▸ WORK INSTRUCTIONS: Please output exactly the lines of the material from the first through the line containing "return point +", and nothing more.

>>>

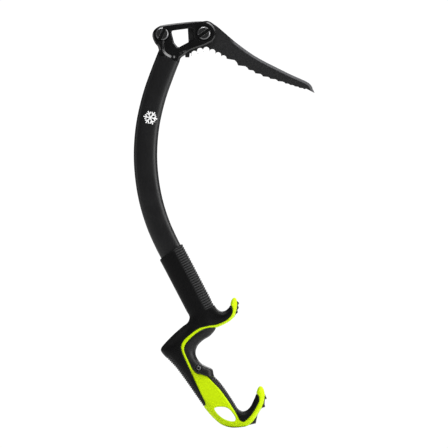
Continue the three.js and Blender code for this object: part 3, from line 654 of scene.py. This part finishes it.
class ShaftLine:
    """The tube's middle line, measured by the distance down it."""

    def __init__(self):
        self.points = smooth(SHAFT_LINE, 60)
        steps = np.linalg.norm(np.diff(self.points, axis=0), axis=1)
        self.distances = np.concatenate([[0], np.cumsum(steps)])
        self.length = self.distances[-1]
        self.tangents = np.gradient(self.points, self.distances, axis=0)

    def place(self, distance):
        """The middle point and the sideways direction there; past its ends the line runs straight."""
        inside = np.clip(distance, 0, self.length)
        point, along = (
            np.array([np.interp(inside, self.distances, column) for column in table.T])
            for table in (self.points, self.tangents)
        )
        along = unit(along)
        return point + along * (distance - inside), np.array([-along[1], along[0]])

    def rings(self, start, end, count, growth=0.0):
        """Sections of the tube between two distances, wider and deeper than the tube by the growth."""
        rings = []
        for distance in np.linspace(start, end, count):
            middle, side = self.place(distance)
            reach = side * (SHAFT_WIDTH + growth) / 2
            rings.append(section(middle + reach, middle - reach, SHAFT_DEPTH + growth, SHAFT_POWER))
        return np.array(rings)

    def measure(self, points):
        """For each point: the distance down the line and how far off it, to the pick's side."""
        flat = points[:, (0, 2)]
        nearest = np.full(len(flat), np.inf)
        down, across = np.zeros(len(flat)), np.zeros(len(flat))
        spots, marks = self.points[::6], self.distances[::6]
        for spot, following, mark in zip(spots, spots[1:], marks):
            along = unit(following - spot)
            share = (flat - spot) @ along
            inside = np.clip(share, 0, np.linalg.norm(following - spot))
            away = np.linalg.norm(flat - spot - inside[:, None] * along, axis=1)
            nearer = away < nearest
            nearest[nearer] = away[nearer]
            down[nearer] = mark + share[nearer]
            across[nearer] = (flat - spot)[nearer] @ [-along[1], along[0]]
        return down, across


SHAFT = ShaftLine()
SLEEVE_END = SHAFT.length + SLEEVE_LAP


def build_shaft():
    """The tube, with a small rolled edge at its top end."""
    roll = 0.3
    outer = SHAFT.rings(0, SHAFT.length, 260)
    lip = SHAFT.rings(0, 0, 1, -2 * roll)
    outer[0] = SHAFT.rings(roll, roll, 1)[0]
    inner = SHAFT.rings(0, SHAFT.length, 120, -2 * SHAFT_WALL)[::-1]
    tube = loft("shaft_tube", np.concatenate([lip, outer, inner]), joined=True)
    finished(shaded(tube, 50), "shaft_black", ["shaft"])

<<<

▸ WORKED SOLUTION:
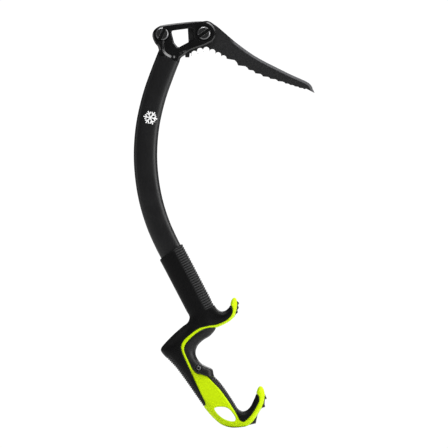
Continue the three.js and Blender code for this object: part 3, from line 654 of scene.py. This part finishes it.
class ShaftLine:
    """The tube's middle line, measured by the distance down it."""

    def __init__(self):
        self.points = smooth(SHAFT_LINE, 60)
        steps = np.linalg.norm(np.diff(self.points, axis=0), axis=1)
        self.distances = np.concatenate([[0], np.cumsum(steps)])
        self.length = self.distances[-1]
        self.tangents = np.gradient(self.points, self.distances, axis=0)

    def place(self, distance):
        """The middle point and the sideways direction there; past its ends the line runs straight."""
        inside = np.clip(distance, 0, self.length)
        point, along = (
            np.array([np.interp(inside, self.distances, column) for column in table.T])
            for table in (self.points, self.tangents)
        )
        along = unit(along)
        return point + along * (distance - inside), np.array([-along[1], along[0]])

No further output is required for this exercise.